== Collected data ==
******************************

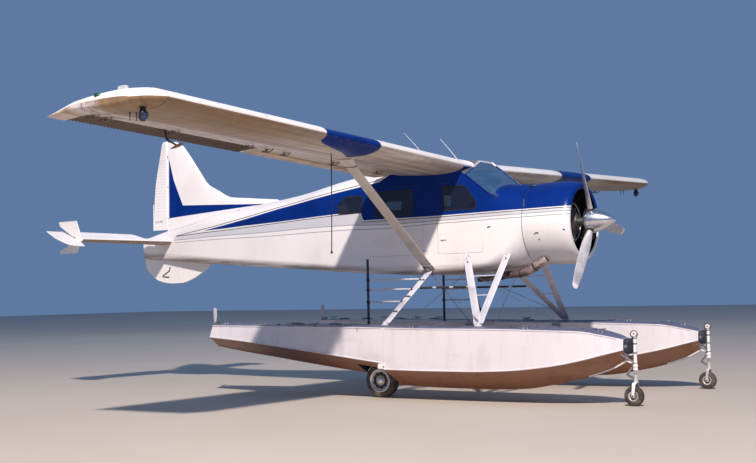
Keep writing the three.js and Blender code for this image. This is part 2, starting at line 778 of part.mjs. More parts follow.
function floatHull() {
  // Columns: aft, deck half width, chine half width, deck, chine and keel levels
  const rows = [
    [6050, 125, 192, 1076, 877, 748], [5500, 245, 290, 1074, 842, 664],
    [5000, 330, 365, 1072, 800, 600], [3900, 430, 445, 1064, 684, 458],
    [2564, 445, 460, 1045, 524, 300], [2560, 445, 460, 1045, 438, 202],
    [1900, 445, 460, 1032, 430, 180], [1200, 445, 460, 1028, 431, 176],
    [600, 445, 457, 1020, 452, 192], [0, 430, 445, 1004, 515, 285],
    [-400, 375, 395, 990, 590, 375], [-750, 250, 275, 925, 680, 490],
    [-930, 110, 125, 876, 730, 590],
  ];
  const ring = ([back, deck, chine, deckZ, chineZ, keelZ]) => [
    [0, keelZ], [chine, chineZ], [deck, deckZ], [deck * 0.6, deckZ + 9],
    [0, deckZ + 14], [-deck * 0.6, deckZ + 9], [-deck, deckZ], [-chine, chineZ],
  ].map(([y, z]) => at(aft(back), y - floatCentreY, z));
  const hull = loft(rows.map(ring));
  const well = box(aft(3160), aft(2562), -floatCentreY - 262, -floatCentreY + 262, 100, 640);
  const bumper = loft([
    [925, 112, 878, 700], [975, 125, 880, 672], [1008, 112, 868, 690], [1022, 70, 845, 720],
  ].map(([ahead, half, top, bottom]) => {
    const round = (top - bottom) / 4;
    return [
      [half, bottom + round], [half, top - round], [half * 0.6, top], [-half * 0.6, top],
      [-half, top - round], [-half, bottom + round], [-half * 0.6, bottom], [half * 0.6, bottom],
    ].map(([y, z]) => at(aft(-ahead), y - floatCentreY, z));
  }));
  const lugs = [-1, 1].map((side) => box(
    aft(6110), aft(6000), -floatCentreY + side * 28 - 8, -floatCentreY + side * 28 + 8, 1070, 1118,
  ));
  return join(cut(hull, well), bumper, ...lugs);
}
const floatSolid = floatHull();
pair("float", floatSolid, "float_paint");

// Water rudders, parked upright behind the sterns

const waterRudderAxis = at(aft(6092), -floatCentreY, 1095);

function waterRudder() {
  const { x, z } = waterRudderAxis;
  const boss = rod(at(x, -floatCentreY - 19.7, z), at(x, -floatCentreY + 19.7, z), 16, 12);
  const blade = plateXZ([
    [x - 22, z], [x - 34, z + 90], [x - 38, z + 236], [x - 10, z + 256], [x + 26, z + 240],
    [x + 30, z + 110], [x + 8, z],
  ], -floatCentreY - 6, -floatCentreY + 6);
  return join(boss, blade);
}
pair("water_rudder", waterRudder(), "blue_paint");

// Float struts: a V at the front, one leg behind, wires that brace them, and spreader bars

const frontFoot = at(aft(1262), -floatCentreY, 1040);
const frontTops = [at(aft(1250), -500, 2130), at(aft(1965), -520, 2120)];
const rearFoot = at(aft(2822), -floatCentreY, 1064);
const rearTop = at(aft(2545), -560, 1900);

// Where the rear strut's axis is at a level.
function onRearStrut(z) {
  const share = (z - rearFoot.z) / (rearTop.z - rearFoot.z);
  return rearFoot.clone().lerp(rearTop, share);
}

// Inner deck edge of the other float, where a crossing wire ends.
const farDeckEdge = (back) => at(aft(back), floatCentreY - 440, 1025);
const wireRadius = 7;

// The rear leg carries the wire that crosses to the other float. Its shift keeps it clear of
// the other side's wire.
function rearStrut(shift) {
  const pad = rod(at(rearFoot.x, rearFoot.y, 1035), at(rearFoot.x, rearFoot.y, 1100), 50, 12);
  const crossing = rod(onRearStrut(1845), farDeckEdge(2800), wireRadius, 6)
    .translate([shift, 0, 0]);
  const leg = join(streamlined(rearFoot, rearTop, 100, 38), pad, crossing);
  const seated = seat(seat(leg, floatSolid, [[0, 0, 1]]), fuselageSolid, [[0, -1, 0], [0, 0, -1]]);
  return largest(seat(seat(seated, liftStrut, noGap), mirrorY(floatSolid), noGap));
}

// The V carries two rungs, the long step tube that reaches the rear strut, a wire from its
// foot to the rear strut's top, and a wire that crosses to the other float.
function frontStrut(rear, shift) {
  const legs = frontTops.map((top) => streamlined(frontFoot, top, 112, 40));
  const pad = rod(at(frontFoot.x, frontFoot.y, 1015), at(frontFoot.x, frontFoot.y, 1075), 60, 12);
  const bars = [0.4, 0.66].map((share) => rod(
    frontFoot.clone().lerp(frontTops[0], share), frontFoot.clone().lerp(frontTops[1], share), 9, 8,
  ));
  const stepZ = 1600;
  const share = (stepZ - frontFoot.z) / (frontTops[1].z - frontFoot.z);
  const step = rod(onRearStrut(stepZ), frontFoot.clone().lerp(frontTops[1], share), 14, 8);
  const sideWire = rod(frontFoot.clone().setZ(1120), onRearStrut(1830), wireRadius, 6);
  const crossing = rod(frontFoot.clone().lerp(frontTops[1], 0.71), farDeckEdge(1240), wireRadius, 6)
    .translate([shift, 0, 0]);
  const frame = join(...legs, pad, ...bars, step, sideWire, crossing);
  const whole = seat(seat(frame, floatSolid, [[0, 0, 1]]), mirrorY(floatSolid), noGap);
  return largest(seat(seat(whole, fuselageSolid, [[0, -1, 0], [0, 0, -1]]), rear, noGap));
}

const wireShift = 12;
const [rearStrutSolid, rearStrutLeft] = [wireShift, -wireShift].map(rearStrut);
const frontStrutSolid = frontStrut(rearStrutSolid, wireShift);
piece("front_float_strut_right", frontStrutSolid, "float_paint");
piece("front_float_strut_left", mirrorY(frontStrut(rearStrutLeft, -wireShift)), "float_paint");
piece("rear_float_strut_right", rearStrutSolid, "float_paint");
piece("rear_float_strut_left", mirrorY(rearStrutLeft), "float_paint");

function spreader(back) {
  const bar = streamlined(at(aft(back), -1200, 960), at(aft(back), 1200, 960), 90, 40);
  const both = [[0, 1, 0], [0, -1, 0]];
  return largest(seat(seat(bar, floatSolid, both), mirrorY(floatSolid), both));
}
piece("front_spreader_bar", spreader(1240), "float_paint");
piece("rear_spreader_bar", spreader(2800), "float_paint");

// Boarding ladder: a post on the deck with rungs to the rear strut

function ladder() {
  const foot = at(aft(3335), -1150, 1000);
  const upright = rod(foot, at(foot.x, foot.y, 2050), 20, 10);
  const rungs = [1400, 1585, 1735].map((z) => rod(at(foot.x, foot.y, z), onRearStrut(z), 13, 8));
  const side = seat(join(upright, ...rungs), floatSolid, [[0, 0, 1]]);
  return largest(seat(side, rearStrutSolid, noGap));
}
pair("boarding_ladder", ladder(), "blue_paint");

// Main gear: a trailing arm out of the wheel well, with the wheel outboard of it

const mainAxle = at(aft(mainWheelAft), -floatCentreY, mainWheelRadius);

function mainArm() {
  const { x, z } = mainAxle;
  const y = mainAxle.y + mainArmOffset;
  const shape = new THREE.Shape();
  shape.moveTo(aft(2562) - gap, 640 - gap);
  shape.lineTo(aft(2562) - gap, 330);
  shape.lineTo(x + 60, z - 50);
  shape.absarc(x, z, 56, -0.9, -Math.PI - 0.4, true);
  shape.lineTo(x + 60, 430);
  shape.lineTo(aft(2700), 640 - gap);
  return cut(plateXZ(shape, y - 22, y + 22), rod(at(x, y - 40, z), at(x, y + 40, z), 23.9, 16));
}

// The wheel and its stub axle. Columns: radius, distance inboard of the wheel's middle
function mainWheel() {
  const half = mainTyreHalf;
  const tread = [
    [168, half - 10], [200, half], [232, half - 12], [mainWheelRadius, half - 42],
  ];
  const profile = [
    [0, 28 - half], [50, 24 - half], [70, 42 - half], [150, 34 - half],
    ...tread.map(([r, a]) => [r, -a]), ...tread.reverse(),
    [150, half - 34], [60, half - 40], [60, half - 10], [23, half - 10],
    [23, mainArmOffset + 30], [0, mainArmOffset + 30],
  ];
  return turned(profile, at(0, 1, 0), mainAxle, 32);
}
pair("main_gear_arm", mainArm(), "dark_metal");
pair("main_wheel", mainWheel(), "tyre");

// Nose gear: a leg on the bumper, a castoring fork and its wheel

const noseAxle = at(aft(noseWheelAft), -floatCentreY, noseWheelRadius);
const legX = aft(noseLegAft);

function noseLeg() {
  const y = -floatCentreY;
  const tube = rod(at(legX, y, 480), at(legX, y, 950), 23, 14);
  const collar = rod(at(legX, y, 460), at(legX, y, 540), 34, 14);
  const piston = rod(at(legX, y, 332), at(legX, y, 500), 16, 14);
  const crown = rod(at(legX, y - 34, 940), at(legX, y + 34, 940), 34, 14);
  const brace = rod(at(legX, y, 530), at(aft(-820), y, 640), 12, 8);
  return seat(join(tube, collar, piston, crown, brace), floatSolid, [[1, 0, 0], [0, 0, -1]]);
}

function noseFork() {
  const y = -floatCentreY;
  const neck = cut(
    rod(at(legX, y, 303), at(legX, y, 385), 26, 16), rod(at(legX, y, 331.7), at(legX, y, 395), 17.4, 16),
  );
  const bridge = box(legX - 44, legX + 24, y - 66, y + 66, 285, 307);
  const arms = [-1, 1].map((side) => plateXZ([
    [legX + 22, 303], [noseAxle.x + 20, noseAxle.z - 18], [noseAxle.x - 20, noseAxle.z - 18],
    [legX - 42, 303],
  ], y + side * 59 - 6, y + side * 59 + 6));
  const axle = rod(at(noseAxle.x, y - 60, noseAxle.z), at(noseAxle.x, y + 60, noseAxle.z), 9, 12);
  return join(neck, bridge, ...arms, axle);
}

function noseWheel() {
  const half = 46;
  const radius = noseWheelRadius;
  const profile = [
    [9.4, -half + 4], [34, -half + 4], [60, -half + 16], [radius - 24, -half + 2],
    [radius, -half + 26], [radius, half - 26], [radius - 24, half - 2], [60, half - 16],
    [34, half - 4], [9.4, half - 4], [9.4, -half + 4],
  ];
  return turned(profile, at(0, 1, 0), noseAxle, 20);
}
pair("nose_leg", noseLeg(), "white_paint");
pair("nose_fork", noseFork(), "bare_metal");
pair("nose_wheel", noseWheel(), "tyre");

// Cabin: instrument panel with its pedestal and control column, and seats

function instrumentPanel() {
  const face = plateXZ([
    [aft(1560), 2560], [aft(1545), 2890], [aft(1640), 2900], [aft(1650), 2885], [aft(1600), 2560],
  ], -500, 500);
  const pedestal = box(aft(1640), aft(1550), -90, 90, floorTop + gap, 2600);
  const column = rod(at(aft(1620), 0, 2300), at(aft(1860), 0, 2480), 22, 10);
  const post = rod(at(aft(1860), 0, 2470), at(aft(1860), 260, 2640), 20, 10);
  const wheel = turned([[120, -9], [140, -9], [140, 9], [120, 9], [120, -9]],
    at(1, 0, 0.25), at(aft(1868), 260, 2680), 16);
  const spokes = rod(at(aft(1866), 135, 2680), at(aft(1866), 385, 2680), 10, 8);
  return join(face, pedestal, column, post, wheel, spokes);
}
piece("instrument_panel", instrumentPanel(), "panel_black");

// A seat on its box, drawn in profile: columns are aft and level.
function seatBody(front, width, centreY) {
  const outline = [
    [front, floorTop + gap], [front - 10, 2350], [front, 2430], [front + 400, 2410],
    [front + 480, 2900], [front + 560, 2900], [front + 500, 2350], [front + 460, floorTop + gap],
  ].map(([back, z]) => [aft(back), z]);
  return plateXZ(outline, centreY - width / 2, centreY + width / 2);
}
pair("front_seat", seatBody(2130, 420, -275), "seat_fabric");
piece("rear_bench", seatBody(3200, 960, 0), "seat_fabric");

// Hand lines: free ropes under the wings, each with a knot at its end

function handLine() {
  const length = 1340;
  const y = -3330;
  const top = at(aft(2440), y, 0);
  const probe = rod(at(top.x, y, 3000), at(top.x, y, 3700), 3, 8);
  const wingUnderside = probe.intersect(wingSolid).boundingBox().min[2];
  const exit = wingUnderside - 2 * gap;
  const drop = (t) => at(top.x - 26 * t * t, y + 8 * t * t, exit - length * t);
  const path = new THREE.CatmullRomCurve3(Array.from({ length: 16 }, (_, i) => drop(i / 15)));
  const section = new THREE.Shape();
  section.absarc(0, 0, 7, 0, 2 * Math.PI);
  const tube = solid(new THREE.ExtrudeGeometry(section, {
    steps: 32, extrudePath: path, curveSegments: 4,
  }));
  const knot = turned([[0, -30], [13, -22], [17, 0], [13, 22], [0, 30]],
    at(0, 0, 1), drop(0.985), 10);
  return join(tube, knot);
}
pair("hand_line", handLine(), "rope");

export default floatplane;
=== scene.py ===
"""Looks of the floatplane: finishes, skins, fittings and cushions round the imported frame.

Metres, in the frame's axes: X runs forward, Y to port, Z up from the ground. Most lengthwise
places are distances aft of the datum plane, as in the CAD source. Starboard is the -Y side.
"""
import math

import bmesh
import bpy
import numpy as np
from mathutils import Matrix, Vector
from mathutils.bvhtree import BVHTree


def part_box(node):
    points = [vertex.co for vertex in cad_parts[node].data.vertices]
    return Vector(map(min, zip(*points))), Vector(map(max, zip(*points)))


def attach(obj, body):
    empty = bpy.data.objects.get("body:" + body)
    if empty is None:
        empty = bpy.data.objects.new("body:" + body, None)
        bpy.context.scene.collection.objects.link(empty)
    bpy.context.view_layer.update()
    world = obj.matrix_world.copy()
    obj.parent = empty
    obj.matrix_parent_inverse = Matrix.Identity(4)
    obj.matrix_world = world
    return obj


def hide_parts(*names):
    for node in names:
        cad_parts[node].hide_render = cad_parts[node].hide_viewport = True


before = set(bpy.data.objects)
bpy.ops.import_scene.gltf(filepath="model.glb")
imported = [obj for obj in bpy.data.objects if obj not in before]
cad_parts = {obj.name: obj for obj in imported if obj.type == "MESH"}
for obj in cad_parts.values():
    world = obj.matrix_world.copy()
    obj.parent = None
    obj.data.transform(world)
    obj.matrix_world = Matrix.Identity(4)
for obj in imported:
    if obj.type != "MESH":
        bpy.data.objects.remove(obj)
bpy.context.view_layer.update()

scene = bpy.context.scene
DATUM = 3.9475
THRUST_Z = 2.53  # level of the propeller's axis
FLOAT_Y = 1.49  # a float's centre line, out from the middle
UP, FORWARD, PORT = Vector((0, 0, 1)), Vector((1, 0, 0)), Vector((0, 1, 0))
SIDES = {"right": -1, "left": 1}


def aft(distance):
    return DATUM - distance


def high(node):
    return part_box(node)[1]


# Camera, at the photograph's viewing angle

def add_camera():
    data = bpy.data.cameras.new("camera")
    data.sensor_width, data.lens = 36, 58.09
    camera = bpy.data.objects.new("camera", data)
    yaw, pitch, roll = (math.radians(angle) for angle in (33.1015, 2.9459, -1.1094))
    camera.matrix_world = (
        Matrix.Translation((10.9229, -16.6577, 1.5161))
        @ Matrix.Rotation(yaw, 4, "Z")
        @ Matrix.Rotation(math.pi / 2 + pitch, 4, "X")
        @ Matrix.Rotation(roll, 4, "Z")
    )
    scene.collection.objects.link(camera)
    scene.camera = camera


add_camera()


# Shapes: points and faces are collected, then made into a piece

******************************

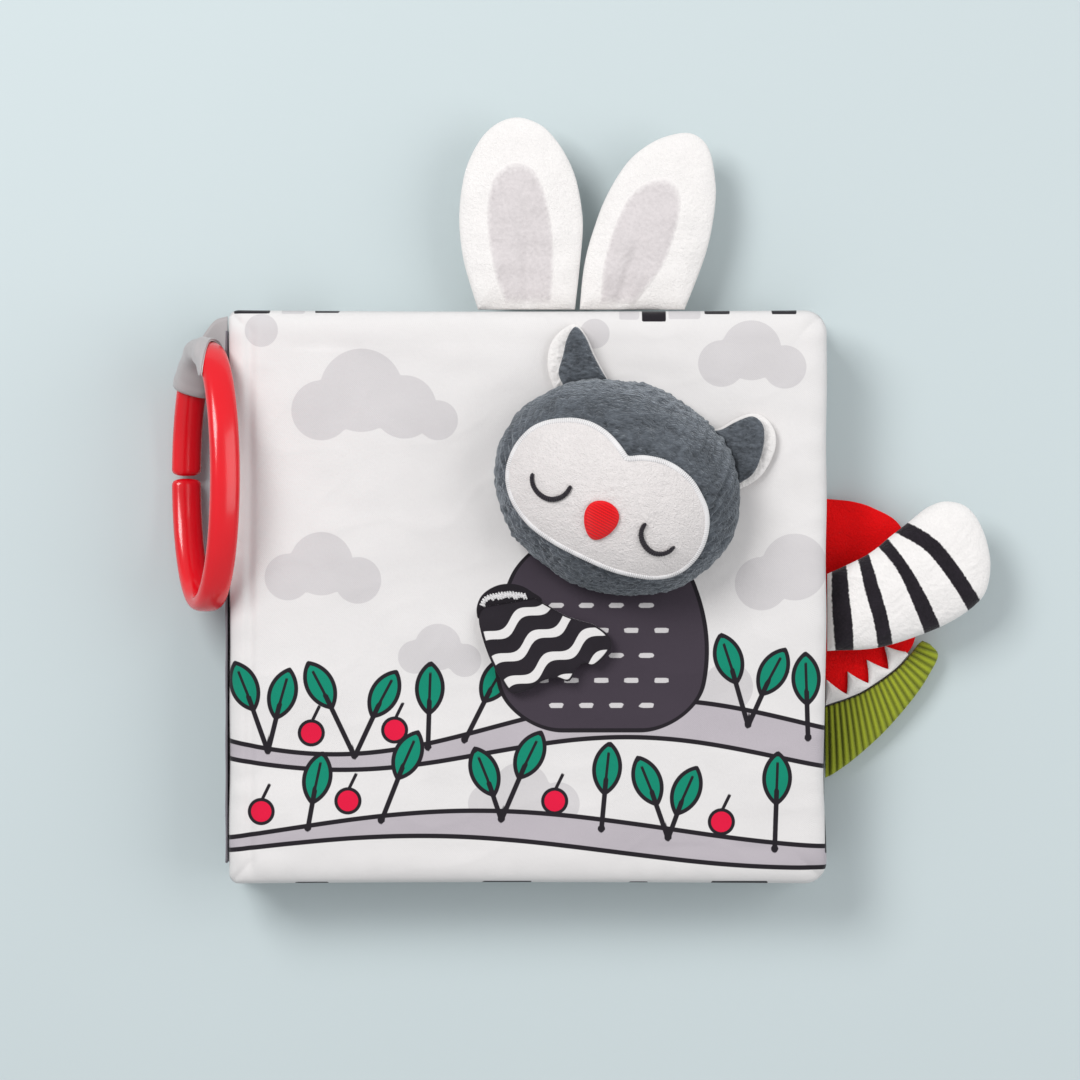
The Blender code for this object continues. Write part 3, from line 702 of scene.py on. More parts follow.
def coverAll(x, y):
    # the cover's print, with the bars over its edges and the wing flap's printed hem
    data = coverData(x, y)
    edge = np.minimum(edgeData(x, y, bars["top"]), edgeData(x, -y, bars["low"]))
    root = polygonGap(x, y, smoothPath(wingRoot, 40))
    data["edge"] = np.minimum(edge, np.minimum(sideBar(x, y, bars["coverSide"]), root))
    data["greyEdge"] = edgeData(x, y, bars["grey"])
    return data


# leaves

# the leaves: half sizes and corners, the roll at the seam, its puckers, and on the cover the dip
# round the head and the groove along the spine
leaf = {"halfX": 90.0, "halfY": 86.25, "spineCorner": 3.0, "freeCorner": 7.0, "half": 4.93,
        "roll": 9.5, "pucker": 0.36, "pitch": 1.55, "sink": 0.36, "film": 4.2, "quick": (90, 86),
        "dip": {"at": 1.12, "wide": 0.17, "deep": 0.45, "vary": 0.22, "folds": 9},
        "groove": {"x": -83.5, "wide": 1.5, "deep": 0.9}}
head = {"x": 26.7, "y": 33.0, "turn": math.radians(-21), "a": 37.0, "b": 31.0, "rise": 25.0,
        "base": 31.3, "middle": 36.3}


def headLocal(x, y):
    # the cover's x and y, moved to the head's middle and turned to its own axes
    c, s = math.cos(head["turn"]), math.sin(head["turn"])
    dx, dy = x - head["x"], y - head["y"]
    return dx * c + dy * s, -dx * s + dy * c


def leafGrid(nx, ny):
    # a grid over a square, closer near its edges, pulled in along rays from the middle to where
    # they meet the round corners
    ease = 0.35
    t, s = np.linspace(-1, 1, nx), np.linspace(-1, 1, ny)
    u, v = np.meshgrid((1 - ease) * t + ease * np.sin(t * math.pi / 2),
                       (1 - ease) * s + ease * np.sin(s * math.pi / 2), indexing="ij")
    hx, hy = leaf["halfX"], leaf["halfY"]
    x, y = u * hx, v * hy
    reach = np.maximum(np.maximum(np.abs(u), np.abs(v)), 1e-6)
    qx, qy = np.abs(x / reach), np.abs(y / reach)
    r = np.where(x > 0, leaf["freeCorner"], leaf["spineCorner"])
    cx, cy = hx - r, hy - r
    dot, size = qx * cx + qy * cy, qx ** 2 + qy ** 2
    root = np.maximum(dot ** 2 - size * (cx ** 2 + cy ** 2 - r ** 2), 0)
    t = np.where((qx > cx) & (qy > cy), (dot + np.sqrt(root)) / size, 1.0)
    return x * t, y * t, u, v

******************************

== Task brief ==
From the records above, give again exactly the lines running from the line with "obj.matrix_parent_inverse = Matrix.Identity(4)" to the line with "# Shapes: points", inclusive.

== Task response ==
    obj.matrix_parent_inverse = Matrix.Identity(4)
    obj.matrix_world = world
    return obj


def hide_parts(*names):
    for node in names:
        cad_parts[node].hide_render = cad_parts[node].hide_viewport = True


before = set(bpy.data.objects)
bpy.ops.import_scene.gltf(filepath="model.glb")
imported = [obj for obj in bpy.data.objects if obj not in before]
cad_parts = {obj.name: obj for obj in imported if obj.type == "MESH"}
for obj in cad_parts.values():
    world = obj.matrix_world.copy()
    obj.parent = None
    obj.data.transform(world)
    obj.matrix_world = Matrix.Identity(4)
for obj in imported:
    if obj.type != "MESH":
        bpy.data.objects.remove(obj)
bpy.context.view_layer.update()

scene = bpy.context.scene
DATUM = 3.9475
THRUST_Z = 2.53  # level of the propeller's axis
FLOAT_Y = 1.49  # a float's centre line, out from the middle
UP, FORWARD, PORT = Vector((0, 0, 1)), Vector((1, 0, 0)), Vector((0, 1, 0))
SIDES = {"right": -1, "left": 1}


def aft(distance):
    return DATUM - distance


def high(node):
    return part_box(node)[1]


# Camera, at the photograph's viewing angle

def add_camera():
    data = bpy.data.cameras.new("camera")
    data.sensor_width, data.lens = 36, 58.09
    camera = bpy.data.objects.new("camera", data)
    yaw, pitch, roll = (math.radians(angle) for angle in (33.1015, 2.9459, -1.1094))
    camera.matrix_world = (
        Matrix.Translation((10.9229, -16.6577, 1.5161))
        @ Matrix.Rotation(yaw, 4, "Z")
        @ Matrix.Rotation(math.pi / 2 + pitch, 4, "X")
        @ Matrix.Rotation(roll, 4, "Z")
    )
    scene.collection.objects.link(camera)
    scene.camera = camera


add_camera()


# Shapes: points and faces are collected, then made into a piece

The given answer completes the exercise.